The workflow is operational, not ceremonial. It does not require all-hands tagging sprints or quarterly cleanup projects. It is a standing queue that platform teams work incrementally, at the cadence that matches their deployment velocity.

Measuring Tag Governance by Spend Coverage, Not Resource Count

Most tagging compliance metrics count resources: percentage of resources with required tags. This metric systematically understates the governance gap for high-cost resources.

A single untagged p3.16xlarge GPU instance on AWS costs $24/hour. 50 untagged t3.micro instances cost $0.05/hour each, totaling $2.50/hour. By resource count, that estate has 1 compliance violation out of 51 resources — a 98% compliance rate. By spend coverage, 91% of the compute cost is unattributed because the one expensive untagged instance dominates the spend.

Organization	Tagged Resources	Total Resources	Resource Compliance	Tagged Spend	Total Spend	Spend Compliance
Org A	490/500	500	98%	$4,200/mo	$18,000/mo	23%
Org B	380/500	500	76%	$17,100/mo	$18,000/mo	95%

Org A has better resource-count compliance but nearly all of its unallocated spend is concentrated in 10 high-cost resources. Org B has tagged fewer resources by count, but they happen to be the expensive ones.

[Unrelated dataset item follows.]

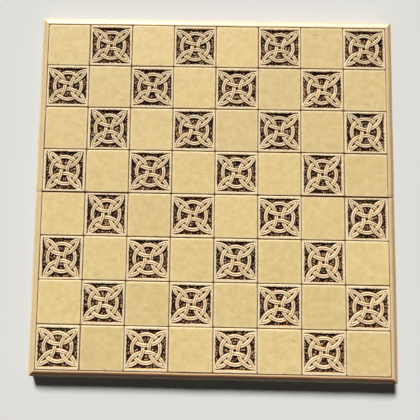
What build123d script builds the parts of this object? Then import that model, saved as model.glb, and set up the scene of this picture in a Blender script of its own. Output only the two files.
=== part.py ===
from build123d import *
import math
import os

# Chess board of cast stone in two halves, which fold at a seam so that their undersides meet.
# Millimetres. X runs along the seam to the right, Y runs away from the player and Z is up.
# The origin is on the table, under the middle of the board.

os.makedirs("parts", exist_ok=True)

# Squares and their tiles
square_pitch = 45.0
squares_per_side = 8
file_letters = "abcdefgh"
tile_joint = 0.6
tile_thickness = 6.5
tile_edge_radius = 0.9
tile_corner_radius = 0.5

# Hand laying: how far a tile may sit off its true place, and the turns in radians that spread it
laying_wander = 0.15
wander_turn_x = 1.9
wander_turn_y = 2.6

# Interlace in the pocket of a knot tile, both a little longer along X than along Y
pocket_end_margin = 2.1
pocket_side_margin = 2.65
pocket_depth = 2.2
band_width = 3.8
band_below_margin = 0.2
ring_radius = 14.3
waist_half = 3.25
tip_along = 18.5
tip_across = 16.8
channel_width = 0.9
channel_depth = 0.6
crossing_reach = 3.6

# Knot tiles laid a quarter turn round, so that their longer way runs along Y
turned_files = "abgh"
turned_ranks = range(2, 6)

# Cast halves
seam_gap = 0.8
floor_thickness = 7.0
seam_edge_ease = 1.0
bed_thickness = 1.0
bed_below_tiles = 1.3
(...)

Discovery-time tagging addresses this correctly because it generates suggestions for every resource at creation, regardless of size or cost. A GPU instance that deploys untagged generates a Pending Review entry within minutes, the same as a t3.micro. The governance workflow does not differentiate by resource cost. But when suggestions are prioritized by estimated cost impact, high-cost resources surface first in the review queue.

Track tagging compliance as percentage of monthly spend covered by correct tags, not percentage of resources tagged. That number is what FinOps programs are actually trying to improve, and it is the number that discovery-time enforcement moves most effectively. SOC 2 compliance on cloud infrastructure requires the same spend-coverage discipline: auditors check whether controls apply to everything, not whether they apply to most things.